Barry Newman - Another of the original Iron Men from the beginning of the series. Consistent competitor who retired in 1994

Sean Kenny - Talented Iron Man who won 2 races and in his career and missed out on claiming series victory by the narrowest of margins. Very strong swimmer. Not related to Grant Kenny.

Mark Bennetts: Long time Surf Lifesaving competitor; entered the series after 20 years in the sport. Very good board paddler and runner. Retired in 1996.

Trevor Hendy: Considered by many to be the greatest Ironman of all time, Hendy won the Super Series an unbeaten four times, including three in a row. His skill at winning can be attributed to his consistency; Hendy was competitive from formats lasting two hours to those lasting 15 minutes. He was also very good in flat water and nearly unbeatable in big surf. Also, a 6 time Australian champion.

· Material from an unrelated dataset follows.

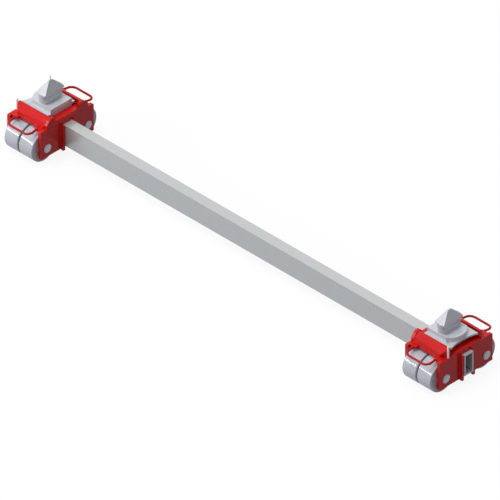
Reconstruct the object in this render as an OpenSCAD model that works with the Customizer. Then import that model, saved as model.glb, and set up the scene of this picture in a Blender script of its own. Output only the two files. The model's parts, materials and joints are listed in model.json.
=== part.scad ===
// Pair of container roller skates joined by a spreader beam.
// Frame: origin on the floor, midway between the two skates.
// +X runs along the beam, +Y is the rolling direction, +Z is up.
// One skate is drawn with its outer side towards +X; the left one is its mirror image.

/* [Spacing] */
// Distance between the two skate centres, the crosswise corner spacing of a freight container
skate_span = 2259; // [1500:1:3000]
// How far the beam runs past each skate centre
beam_overhang = 113; // [112:1:160]

/* [Beam] */
// Width of the beam's rectangular tube
beam_w = 50; // [46:1:50]
// Height of the tube
beam_h = 100; // [80:1:100]
// Wall of the tube
beam_t = 6; // [4:0.5:8]
// Height of the tube's underside above the floor
beam_z = 43; // [43:1:43]

/* [Rollers] */
// Diameter of a roller
roller_d = 140; // [130:1:140]
// Width of a roller
roller_w = 75; // [60:1:75]
// Gap between the two rollers on an axle
roller_gap = 8; // [8:1:12]
// Distance between the front and rear axles
wheelbase = 230; // [230:1:236]
// Diameter of an axle
axle_d = 30; // [24:1:30]
// Radial running clearance of the roller bearings and of the cone's shaft
run_gap = 0.05; // [0.03:0.01:0.1]

/* [Chassis] */
// Half width over the side plates
side_x = 97; // [95:1:99]
// Thickness of a side plate
side_t = 15; // [12:1:15]
// Half length of a side plate
side_y = 150; // [145:1:155]
// Height of the side plates' lower edge
side_z = 28; // [24:1:30]
// Height of the deck's top
deck_z = 160; // [158:1:162]
// Height of the inner side plate's raised middle
inner_brow_z = 178; // [170:1:180]
// Height of the outer side plate's raised middle
outer_brow_z = 166; // [164:1:172]

/* [Adapter] */
// Height of the seat that a container corner rests on
seat_z = 213; // [208:1:216]
// Radius of the seat's round side
seat_r = 73; // [70:1:74]
// Length of the cone, fitting the corner's 124 mm slot
cone_l = 119; // [110:1:122]
// Width of the cone, fitting the corner's 63.5 mm slot
cone_w = 52; // [48:1:60]
// Height of the cone's tip
tip_z = 302; // [295:1:310]

/* [Handles] */
// Diameter of a handle's rod
rod_d = 10; // [8:1:12]
// Half width of a handle between rod centres
handle_x = 62; // [55:1:65]
// Radius of a handle's corners
handle_r = 26; // [20:1:30]

/* [Hidden] */
$fn = 64;
SIDES = ["left", "right"];
ENDS = ["front", "rear"];
LANES = ["inner", "outer"];
SKATE_PARTS = ["inner_side_plate", "outer_side_plate", "deck", "front_cover", "rear_cover",
    "guide_strips", "beam_saddle", "clamp_screws", "front_handle", "rear_handle",
    "front_axle", "rear_axle", "axle_rings", "axle_spacers", "pedestal", "adapter_plate",
    "adapter_bolts", "lock_pin", "seat", "cone", "cone_nut"];

PAINT = [0.86, 0.10, 0.08];
STEEL = [0.66, 0.68, 0.72];
NYLON = [0.86, 0.87, 0.90];
BRIGHT = [0.80, 0.81, 0.83];

inner_face = side_x - side_t;          // inside of a side plate
axle_y = wheelbase / 2;
axle_z = roller_d / 2;
axle_r = axle_d / 2;
bearing_r = axle_r + 5;                // outside of a roller bearing
bearing_l = 20;
notch_y = beam_w / 2 + 1;              // half width of the side plates' beam notch
strip_y = notch_y + 11;                // outer edge of a guide strip
strip_x = side_x + 14;                 // outside of a guide strip
wall_t = 12;                           // cross walls beside the beam
brow_y = 77;                           // half length of the raised middle
ear_z = 201;                           // top of an ear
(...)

Phil Clayton: Joined the series as a 16 year old in 1994/95, and led just his second race at Newcastle, before winning for the first time in that season at Portsea. Injury, bad luck and inconsistency prevented him from ever winning the series, although he was certainly good enough. Was a World Champion in 2000. As of 2012, is still competing in the Series and is coach at Kurrawa Surf Club

Ky Hurst The only other man apart from Trevor Hendy to win three Series in a row, and may have won more had it not been for the Series demise at the peak of his career. Won four Australian titles in a row, and seven Surf Race titles. Competed in the 10 km Open Water Swim at Beijing, and competed in the same event at London. Still competes in the Series.

==Legacy==
The Uncle Tobys Super Series if often referred to as the halcyon days of Surf Iron Man racing. Since its demise in 2001, the profile of the sport has decreased dramatically and the sports current competitors do not have the lucrative opportunities that Iron Men had in the 1990s.
In 2010, the Kellogg's Nutri-Grain Ironman Series was reborn. It aired live on Network 10, as did the Super Series, and involves many of the same formats and beaches. Many of the former Super Series athletes were still involved in some way.